All three Class II nominees pass the director election screens: the company's 3-year total return is strongly positive and the underperformance gap versus the XLY ETF benchmark (-9.7pp) is far below the 65-point threshold needed to trigger a vote against any director; no overboarding, attendance failures, independence concerns, or familial relationship issues were identified.

Say on Pay

✓ FOR

CEO

James Reinhart

Total Comp

$3,445,267

Prior Support

N/A

ThredUp qualifies as an 'emerging growth company' and is exempt from the requirement to hold a Say on Pay vote, and no such proposal appears on this ballot; however, because CEO compensation data was provided, a brief assessment is offered: CEO James Reinhart received total compensation of $3,445,267 in 2025, down meaningfully from $5,087,000 in 2024, and his pay includes a substantial performance-based cash incentive earned at 150% of target after the company met or exceeded all quarterly financial targets — indicating reasonable pay-for-performance alignment.

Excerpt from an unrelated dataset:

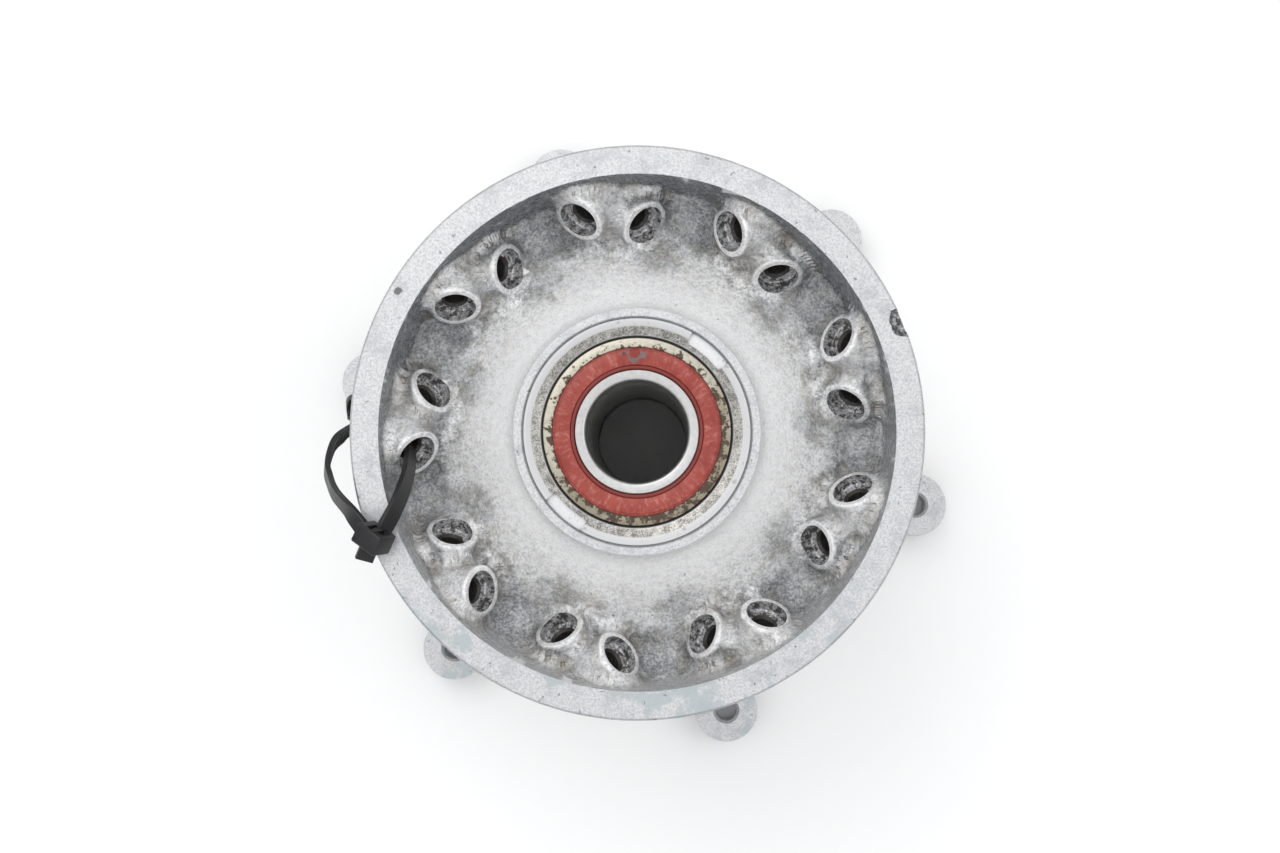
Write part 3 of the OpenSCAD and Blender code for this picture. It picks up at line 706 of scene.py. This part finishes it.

The pay mix includes significant equity (RSUs vesting over three years) and a performance-linked cash component, and the company has a Dodd-Frank-compliant clawback policy in place, so no policy triggers are flagged.

Auditor Ratification

✓ FOR

Auditor

Deloitte & Touche LLP

Tenure

N/A

Audit Fees

$1,336,643

Non-Audit Fees

$10,000

Non-audit fees of $10,000 represent less than 1% of audit fees of $1,336,643, well below the 50% threshold that would raise independence concerns; auditor tenure is not disclosed in the proxy so the tenure trigger cannot fire; no restatements were identified.

Overall Assessment

The 2026 ThredUp annual meeting presents two formal proposals: election of three Class II directors and ratification of Deloitte & Touche LLP as auditor. All proposals receive a FOR determination — the director nominees pass TSR, overboarding, and independence screens, and the auditor's non-audit fee ratio is negligible with no tenure or restatement concerns.